DATA TO PROCESS:
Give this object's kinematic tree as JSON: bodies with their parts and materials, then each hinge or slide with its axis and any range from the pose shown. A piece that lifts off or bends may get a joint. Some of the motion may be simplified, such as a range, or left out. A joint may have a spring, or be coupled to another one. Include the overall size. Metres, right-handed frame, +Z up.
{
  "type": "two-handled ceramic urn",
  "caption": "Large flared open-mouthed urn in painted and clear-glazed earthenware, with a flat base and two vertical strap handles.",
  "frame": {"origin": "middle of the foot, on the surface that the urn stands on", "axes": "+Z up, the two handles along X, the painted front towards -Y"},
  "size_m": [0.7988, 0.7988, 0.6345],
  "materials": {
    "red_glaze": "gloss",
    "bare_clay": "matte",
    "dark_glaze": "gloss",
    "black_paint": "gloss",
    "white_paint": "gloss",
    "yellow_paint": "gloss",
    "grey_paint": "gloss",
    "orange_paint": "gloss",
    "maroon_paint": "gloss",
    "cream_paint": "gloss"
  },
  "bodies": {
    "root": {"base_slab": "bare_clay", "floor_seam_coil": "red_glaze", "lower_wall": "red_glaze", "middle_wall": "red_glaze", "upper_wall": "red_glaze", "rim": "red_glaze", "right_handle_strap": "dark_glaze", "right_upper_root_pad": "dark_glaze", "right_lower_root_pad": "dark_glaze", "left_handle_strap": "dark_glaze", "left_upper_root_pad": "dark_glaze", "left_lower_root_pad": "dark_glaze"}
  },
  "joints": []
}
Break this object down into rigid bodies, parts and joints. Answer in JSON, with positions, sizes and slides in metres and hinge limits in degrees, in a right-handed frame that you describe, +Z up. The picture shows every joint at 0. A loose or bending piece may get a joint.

YOUR INSTRUCTIONS:
Print out every record again, exactly and in full.

SOLUTION BELOW:
Give this object's kinematic tree as JSON: bodies with their parts and materials, then each hinge or slide with its axis and any range from the pose shown. A piece that lifts off or bends may get a joint. Some of the motion may be simplified, such as a range, or left out. A joint may have a spring, or be coupled to another one. Include the overall size. Metres, right-handed frame, +Z up.
{
  "type": "two-handled ceramic urn",
  "caption": "Large flared open-mouthed urn in painted and clear-glazed earthenware, with a flat base and two vertical strap handles.",
  "frame": {"origin": "middle of the foot, on the surface that the urn stands on", "axes": "+Z up, the two handles along X, the painted front towards -Y"},
  "size_m": [0.7988, 0.7988, 0.6345],
  "materials": {
    "red_glaze": "gloss",
    "bare_clay": "matte",
    "dark_glaze": "gloss",
    "black_paint": "gloss",
    "white_paint": "gloss",
    "yellow_paint": "gloss",
    "grey_paint": "gloss",
    "orange_paint": "gloss",
    "maroon_paint": "gloss",
    "cream_paint": "gloss"
  },
  "bodies": {
    "root": {"base_slab": "bare_clay", "floor_seam_coil": "red_glaze", "lower_wall": "red_glaze", "middle_wall": "red_glaze", "upper_wall": "red_glaze", "rim": "red_glaze", "right_handle_strap": "dark_glaze", "right_upper_root_pad": "dark_glaze", "right_lower_root_pad": "dark_glaze", "left_handle_strap": "dark_glaze", "left_upper_root_pad": "dark_glaze", "left_lower_root_pad": "dark_glaze"}
  },
  "joints": []
}
Break this object down into rigid bodies, parts and joints. Answer in JSON, with positions, sizes and slides in metres and hinge limits in degrees, in a right-handed frame that you describe, +Z up. The picture shows every joint at 0. A loose or bending piece may get a joint.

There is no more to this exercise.